Let’s start with a higher base salary for teachers and then offer bonus pay for successful schools, not individual teachers. Bonus pay should be determined by a formula developed by teachers, staff, principals and parents at the local school and approved by the district. The formula would include such factors as student attendance, professional development, parent participation, peer review, school cleanliness and standardized test scores. If a school meets its benchmark, then the entire school--administrators, teachers and staff--receives the bonus. This type of incentive would motivate schools to assist struggling teachers and remove those who impede progress.
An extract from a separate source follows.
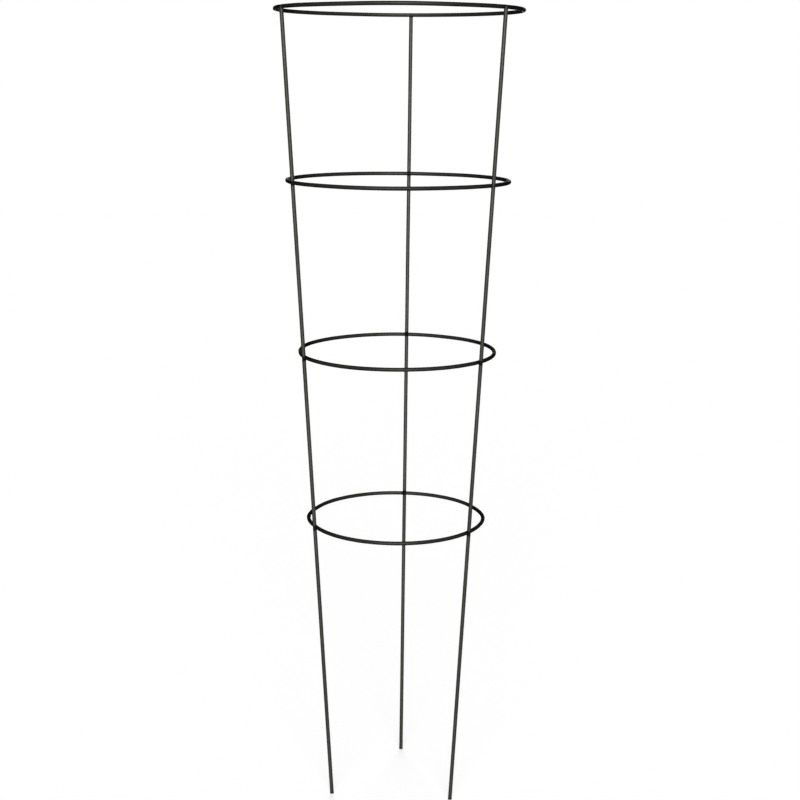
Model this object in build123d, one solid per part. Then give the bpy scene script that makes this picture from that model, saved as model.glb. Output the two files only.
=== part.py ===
from build123d import *
import os
from math import atan2, cos, degrees, hypot, radians, sin

# Tomato cage: four round wire hoops that get smaller towards the ground, held by three
# straight wire legs. The legs stand outside the hoops, lean in towards the ground and are
# spot welded to every hoop. Below the bottom hoop they run on as stakes.
#
# Millimetres. +Z is up and the origin is on the cage's axis, level with the legs' lower
# ends. The back leg stands on the +Y side, and +X is to the right, seen from the front.

# Wire
wire_d = 5.2

# Hoops, from the top: height of the wire's centre above the ground, and radius to the
# wire's centre
top_hoop_height = 1064.5
top_hoop_radius = 158.3
upper_middle_hoop_height = 849.0
upper_middle_hoop_radius = 144.6
lower_middle_hoop_height = 623.0
lower_middle_hoop_radius = 130.4
bottom_hoop_height = 391.5
bottom_hoop_radius = 117.6

# Legs: distance of the wire's centre from the axis at the top hoop and at the ground, and
# each leg's direction, in degrees clockwise from the back, seen from above
leg_radius_at_top_hoop = 161.7
leg_radius_at_ground = 97.2
leg_above_top_hoop = 1.0
back_leg_direction = 0.0
right_leg_direction = 121.4
left_leg_direction = 238.0

# Crossing welds: a lens of weld metal between a hoop and a leg
crossing_weld_r = 3.2
crossing_weld_half_thickness = 2.0

# Closing welds: a short thicker stretch between a hoop's two ends, and its direction,
# clockwise from the back
closing_weld_r = 3.0
closing_weld_length = 3.2
closing_weld_direction = 264.0

wire_r = wire_d / 2
leg_top_height = top_hoop_height + leg_above_top_hoop
leg_slope = (leg_radius_at_top_hoop - leg_radius_at_ground) / top_hoop_height

hoops = {
    "top": (top_hoop_height, top_hoop_radius),
    "upper_middle": (upper_middle_hoop_height, upper_middle_hoop_radius),
    "lower_middle": (lower_middle_hoop_height, lower_middle_hoop_radius),
    "bottom": (bottom_hoop_height, bottom_hoop_radius),
}
legs = {
    "back": back_leg_direction,
    "right": right_leg_direction,
    "left": left_leg_direction,
}


def outward(direction):
    """Unit vector from the axis towards a direction, clockwise from the back."""
    turn = radians(direction)
    return Vector(sin(turn), cos(turn), 0)


def sideways(direction):
    """Unit vector along the hoops, where they pass a leg in a direction from the axis."""
    turn = radians(direction)
    return Vector(cos(turn), -sin(turn), 0)


def leg_centre(direction, height):
    """Centre of a leg's wire at a height above the ground."""
    radius = leg_radius_at_ground + leg_slope * height
    return outward(direction) * radius + Vector(0, 0, height)


def crossing_weld(height, radius, direction):
    """Lens midway between a hoop's wire and a leg's wire, where they press together.

    It is what two equal balls share, and it is thinnest from wire to wire."""
    thin = crossing_weld_half_thickness
    ball_r = (crossing_weld_r**2 + thin**2) / (2 * thin)
    offset = ball_r - thin
    lens = Pos(0, 0, offset) * Sphere(ball_r) & Pos(0, 0, -offset) * Sphere(ball_r)
    hoop_wire = outward(direction) * radius + Vector(0, 0, height)
    middle = (hoop_wire + leg_centre(direction, height)) / 2
    across = outward(direction) - Vector(0, 0, leg_slope)
    return Plane(origin=middle, x_dir=sideways(direction), z_dir=across) * lens


def bent_wire(height, radius, section_r, start, turn):
    """Round bar bent about the axis, from a direction through a turn, clockwise.

    The section's circle starts on its inner side, so the seam of the bar's surface is clear
    of the legs."""
    section = Plane.XZ * Pos(radius, height) * Rot(0, 0, 180) * Circle(section_r)
    return Rot(0, 0, 90 - start) * revolve(section, Axis.Z, -turn)


def closing_weld_turn(radius):
    """Angle at the axis that a hoop's closing weld takes up."""
    return degrees(closing_weld_length / radius)


def closing_weld(height, radius):
    """Thicker stretch whose two ends are chamfered down to the wire's thickness."""
    turn = closing_weld_turn(radius)
    start = closing_weld_direction - turn / 2
    weld = bent_wire(height, radius, closing_weld_r, start, turn)
    rims = weld.edges().filter_by(GeomType.CIRCLE)
    rims = rims.filter_by(lambda edge: abs(edge.radius - closing_weld_r) < 0.01)
    return chamfer(rims, closing_weld_r - wire_r)


def hoop(height, radius, crossing_welds):
    """Hoop of wire, open at its closing weld and hollowed where the legs are welded on."""
    turn = closing_weld_turn(radius)
    start = closing_weld_direction + turn / 2
    wire = bent_wire(height, radius, wire_r, start, 360 - turn)
    for weld in crossing_welds:
        wire -= weld
    return wire


def leg(direction, welds):
    """Straight leaning wire, cut level at both ends and hollowed at its welds."""
    run = leg_centre(direction, leg_top_height) - leg_centre(direction, 0)
    middle = leg_centre(direction, leg_top_height / 2)
    place = Plane(origin=middle, x_dir=sideways(direction), z_dir=run)
    wire = place * Cylinder(wire_r, run.length + 4 * wire_r)
    room = 4 * leg_radius_at_top_hoop
    wire &= Pos(0, 0, leg_top_height / 2) * Box(room, room, leg_top_height)
    for weld in welds:
        wire -= weld
    return wire


os.makedirs("parts", exist_ok=True)

welds_at = {
    (hoop_name, leg_name): crossing_weld(height, radius, direction)
    for hoop_name, (height, radius) in hoops.items()
    for leg_name, direction in legs.items()
}

for hoop_name, (height, radius) in hoops.items():
    closing = closing_weld(height, radius)
    crossings = [welds_at[hoop_name, leg_name] for leg_name in legs]
    wire = hoop(height, radius, crossings)
    export_step(wire, f"parts/{hoop_name}_hoop.step")
    export_step(closing, f"parts/{hoop_name}_hoop_closing_weld.step")
    export_step(Compound(children=crossings), f"parts/{hoop_name}_hoop_leg_welds.step")

for leg_name, direction in legs.items():
    crossings = [welds_at[hoop_name, leg_name] for hoop_name in hoops]
    wire = leg(direction, crossings)
    export_step(wire, f"parts/{leg_name}_leg.step")

# What the wires make of the whole: its width over the legs, how far the legs lean, and
# how far apart the centres of a hoop's wire and a leg's wire lie where they are welded
print("width over the legs", round(2 * (leg_radius_at_top_hoop + wire_r), 1))
print("lean of the legs in degrees", round(degrees(atan2(leg_slope, 1)), 2))
print("length of a leg", round(hypot(1, leg_slope) * leg_top_height, 1))
for hoop_name, (height, radius) in hoops.items():
    apart = leg_radius_at_ground + leg_slope * height - radius
    print(hoop_name, "hoop to leg, centre to centre", round(apart, 2))
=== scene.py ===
import random
from math import cos, degrees, exp, hypot, pi, radians, sin, tau

import bmesh
import bpy
import numpy as np
from mathutils import Matrix, Vector, noise


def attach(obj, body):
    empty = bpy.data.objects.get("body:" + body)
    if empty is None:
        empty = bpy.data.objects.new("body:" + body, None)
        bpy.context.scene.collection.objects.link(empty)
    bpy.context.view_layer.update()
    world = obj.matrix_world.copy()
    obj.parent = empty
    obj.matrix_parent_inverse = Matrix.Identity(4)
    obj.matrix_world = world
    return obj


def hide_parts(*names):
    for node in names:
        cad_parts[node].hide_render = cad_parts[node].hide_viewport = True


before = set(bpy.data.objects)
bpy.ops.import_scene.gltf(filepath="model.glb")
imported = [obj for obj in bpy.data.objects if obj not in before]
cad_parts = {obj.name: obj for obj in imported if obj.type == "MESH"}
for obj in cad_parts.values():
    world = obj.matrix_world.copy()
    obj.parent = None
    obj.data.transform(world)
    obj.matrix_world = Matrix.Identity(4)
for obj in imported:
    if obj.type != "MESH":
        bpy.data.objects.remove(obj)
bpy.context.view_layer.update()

# Tomato cage: four wire hoops held by three leaning wire legs, spot welded where they
# cross, and each hoop closed by a butt weld. Metres, +Z up, the back leg on the +Y side.
# Directions are in degrees clockwise from the back, seen from above. Turns around a wire
# are in radians, from the side that faces away from the cage's axis.

MM = 0.001
WIRE_R = 2.6 * MM

# Hoops, from the top: height and radius of the wire's middle
HOOPS = {
    "top": (1064.5 * MM, 158.3 * MM),
    "upper_middle": (849.0 * MM, 144.6 * MM),
    "lower_middle": (623.0 * MM, 130.4 * MM),
    "bottom": (391.5 * MM, 117.6 * MM),
}

# Legs: direction of each, and how far from the axis the wire's middle is
LEGS = {"back": 0.0, "right": 121.4, "left": 238.0}
LEG_RADIUS_AT_TOP_HOOP = 161.7 * MM
LEG_RADIUS_AT_GROUND = 97.2 * MM
LEG_TOP = 1065.5 * MM
LEG_SLOPE = (LEG_RADIUS_AT_TOP_HOOP - LEG_RADIUS_AT_GROUND) / HOOPS["top"][0]
LEG_COS = 1 / hypot(1, LEG_SLOPE)

# Direction of the butt weld that closes each hoop
CLOSING_DIRECTION = 264.0

# How far each hoop is out of round at its right side and at its left side, where those
# are, and how wide the bulge is to each side
OUT_OF_ROUND = {
    "top": (0.0, 0.0),
    "upper_middle": (0.0, 0.0),
    "lower_middle": (-0.8 * MM, -1.1 * MM),
    "bottom": (1.5 * MM, 2.1 * MM),
}
RIGHT_SIDE = 84.3
LEFT_SIDE = 264.3
BULGE_TURN = 26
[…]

Some say that it is unfair to link bonus pay to standardized test scores of students who are not proficient in English or who have below grade-level skills. Moreover, schools with students who already have high test scores will have an unfair advantage over schools with low test scorers. I agree. We should compensate schools depending on their test scores’ annual “percentage gain.” For example, if a school’s average reading score at the beginning of the year is at the 25th percentile but rises to the 35th percentile by the end of the year, that school should be compensated for the growth.

It’s also been said that linking bonus pay to standardized test scores is detrimental for students because it pressures teachers to narrow the academic curriculum and focus on basic skills: reading and math. Critics have labeled this “teaching to the test.” If “teaching to the test” means focusing on basic skills, then I support it. Most people agree that standardized tests are good indicators of students’ proficiencies in basic skills, and when a vast majority of students are deficient in those skills, it is necessary to concentrate teaching efforts toward mastering them.

I also strongly support art, drama, music, computers, physical education and other “non-tested” items. However, I am more concerned that students read at grade level and calculate mathematical problems, because these are the requisites for success in other academic subjects.

The only way accountability strategies can succeed is if teachers are fairly compensated. The LAUSD and the teachers union should negotiate a contract that rewards teachers and schools for being successful, holds them accountable to high standards and provides incentives for them to do what they do best: teach.